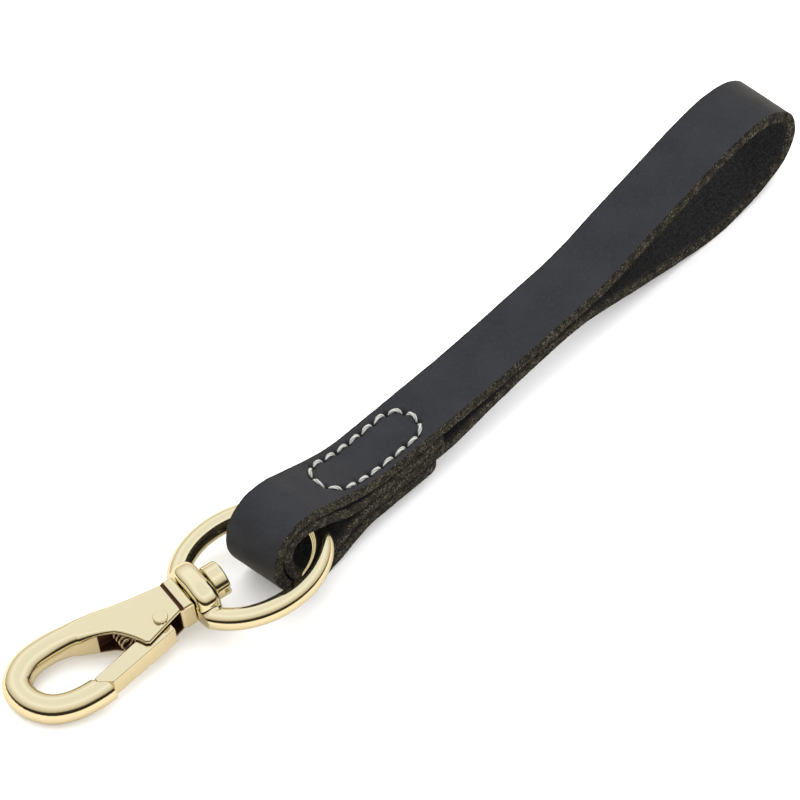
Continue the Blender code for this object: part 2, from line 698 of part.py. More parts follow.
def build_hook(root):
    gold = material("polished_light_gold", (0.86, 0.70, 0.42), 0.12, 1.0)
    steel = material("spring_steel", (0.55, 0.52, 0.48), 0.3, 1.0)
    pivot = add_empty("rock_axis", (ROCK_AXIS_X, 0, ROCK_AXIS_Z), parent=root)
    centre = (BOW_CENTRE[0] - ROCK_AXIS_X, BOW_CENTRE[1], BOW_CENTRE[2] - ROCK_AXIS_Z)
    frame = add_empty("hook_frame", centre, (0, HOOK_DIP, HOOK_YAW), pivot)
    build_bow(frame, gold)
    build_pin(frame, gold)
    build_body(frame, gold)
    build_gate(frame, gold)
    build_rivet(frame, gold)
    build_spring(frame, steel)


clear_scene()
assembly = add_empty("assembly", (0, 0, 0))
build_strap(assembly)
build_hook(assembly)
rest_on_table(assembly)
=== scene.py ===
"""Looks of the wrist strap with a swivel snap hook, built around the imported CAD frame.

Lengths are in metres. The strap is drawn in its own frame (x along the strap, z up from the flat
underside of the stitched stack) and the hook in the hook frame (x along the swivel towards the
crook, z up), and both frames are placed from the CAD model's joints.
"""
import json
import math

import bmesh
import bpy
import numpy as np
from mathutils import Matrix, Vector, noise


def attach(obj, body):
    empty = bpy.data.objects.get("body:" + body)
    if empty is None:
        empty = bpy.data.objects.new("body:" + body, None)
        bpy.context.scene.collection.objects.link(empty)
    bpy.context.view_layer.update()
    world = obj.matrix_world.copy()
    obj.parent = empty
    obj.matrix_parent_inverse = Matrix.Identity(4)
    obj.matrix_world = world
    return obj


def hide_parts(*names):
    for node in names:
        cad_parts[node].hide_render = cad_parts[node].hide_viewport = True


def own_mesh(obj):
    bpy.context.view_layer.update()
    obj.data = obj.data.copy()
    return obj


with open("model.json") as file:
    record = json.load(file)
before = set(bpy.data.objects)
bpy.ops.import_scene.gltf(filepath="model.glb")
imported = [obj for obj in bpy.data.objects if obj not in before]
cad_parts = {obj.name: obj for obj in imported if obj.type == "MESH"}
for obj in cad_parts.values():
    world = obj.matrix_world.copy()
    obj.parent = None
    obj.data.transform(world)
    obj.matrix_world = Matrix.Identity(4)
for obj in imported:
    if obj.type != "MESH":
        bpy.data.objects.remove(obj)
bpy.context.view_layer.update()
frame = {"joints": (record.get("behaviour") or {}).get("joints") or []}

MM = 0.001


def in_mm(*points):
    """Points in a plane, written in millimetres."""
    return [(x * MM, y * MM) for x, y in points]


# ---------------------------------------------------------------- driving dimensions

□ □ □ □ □

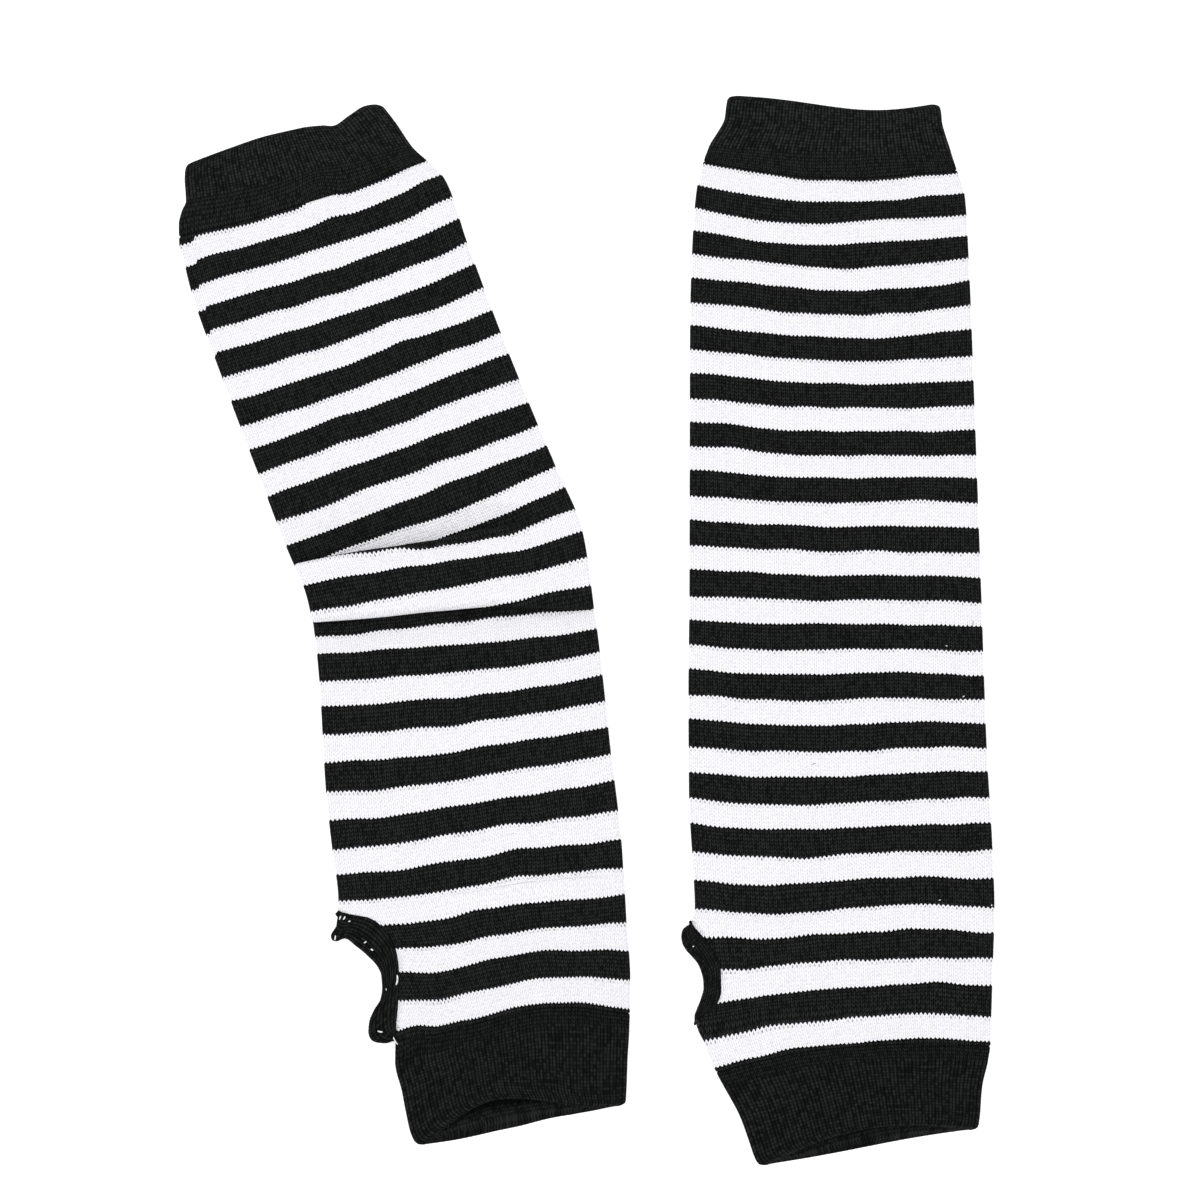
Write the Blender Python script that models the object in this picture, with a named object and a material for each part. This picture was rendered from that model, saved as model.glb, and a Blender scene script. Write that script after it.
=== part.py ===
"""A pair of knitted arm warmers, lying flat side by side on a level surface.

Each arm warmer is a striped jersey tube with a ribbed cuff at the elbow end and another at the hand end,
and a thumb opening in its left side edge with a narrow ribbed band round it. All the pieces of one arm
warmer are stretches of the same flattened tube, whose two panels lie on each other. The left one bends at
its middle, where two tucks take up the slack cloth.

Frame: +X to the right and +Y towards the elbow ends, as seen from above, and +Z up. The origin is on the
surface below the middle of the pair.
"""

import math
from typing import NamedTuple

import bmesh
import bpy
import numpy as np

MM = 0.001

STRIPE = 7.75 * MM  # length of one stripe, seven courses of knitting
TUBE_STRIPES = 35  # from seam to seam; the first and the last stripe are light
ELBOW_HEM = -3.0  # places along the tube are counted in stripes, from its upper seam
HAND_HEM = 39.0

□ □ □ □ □

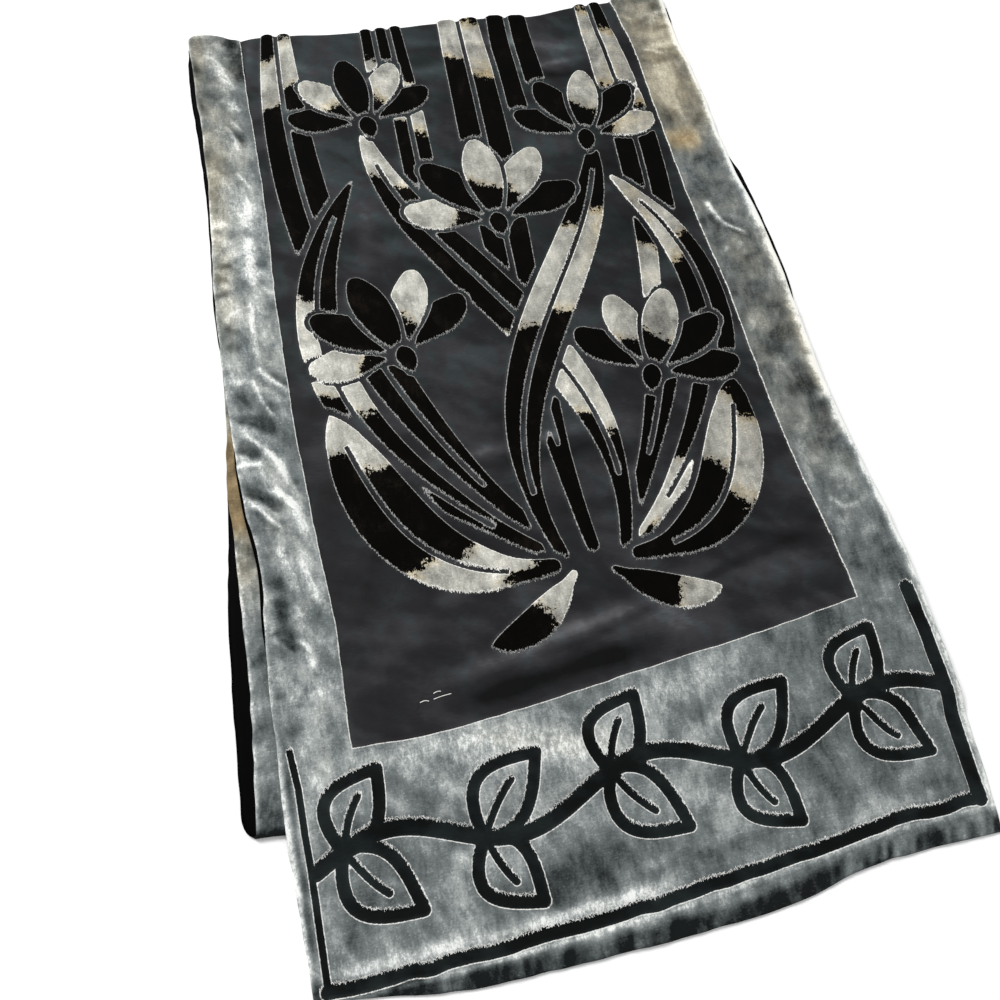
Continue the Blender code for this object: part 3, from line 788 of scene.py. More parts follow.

□ □ □ □ □

PROBLEM TO SOLVE
Copy out exactly the lines from the one with "clear_scene()" through the one with "obj.matrix_parent_inverse = Matrix.Identity(4)", counting both ends, and no other lines.

REPLY TO THE TASK
clear_scene()
assembly = add_empty("assembly", (0, 0, 0))
build_strap(assembly)
build_hook(assembly)
rest_on_table(assembly)
=== scene.py ===
"""Looks of the wrist strap with a swivel snap hook, built around the imported CAD frame.

Lengths are in metres. The strap is drawn in its own frame (x along the strap, z up from the flat
underside of the stitched stack) and the hook in the hook frame (x along the swivel towards the
crook, z up), and both frames are placed from the CAD model's joints.
"""
import json
import math

import bmesh
import bpy
import numpy as np
from mathutils import Matrix, Vector, noise


def attach(obj, body):
    empty = bpy.data.objects.get("body:" + body)
    if empty is None:
        empty = bpy.data.objects.new("body:" + body, None)
        bpy.context.scene.collection.objects.link(empty)
    bpy.context.view_layer.update()
    world = obj.matrix_world.copy()
    obj.parent = empty
    obj.matrix_parent_inverse = Matrix.Identity(4)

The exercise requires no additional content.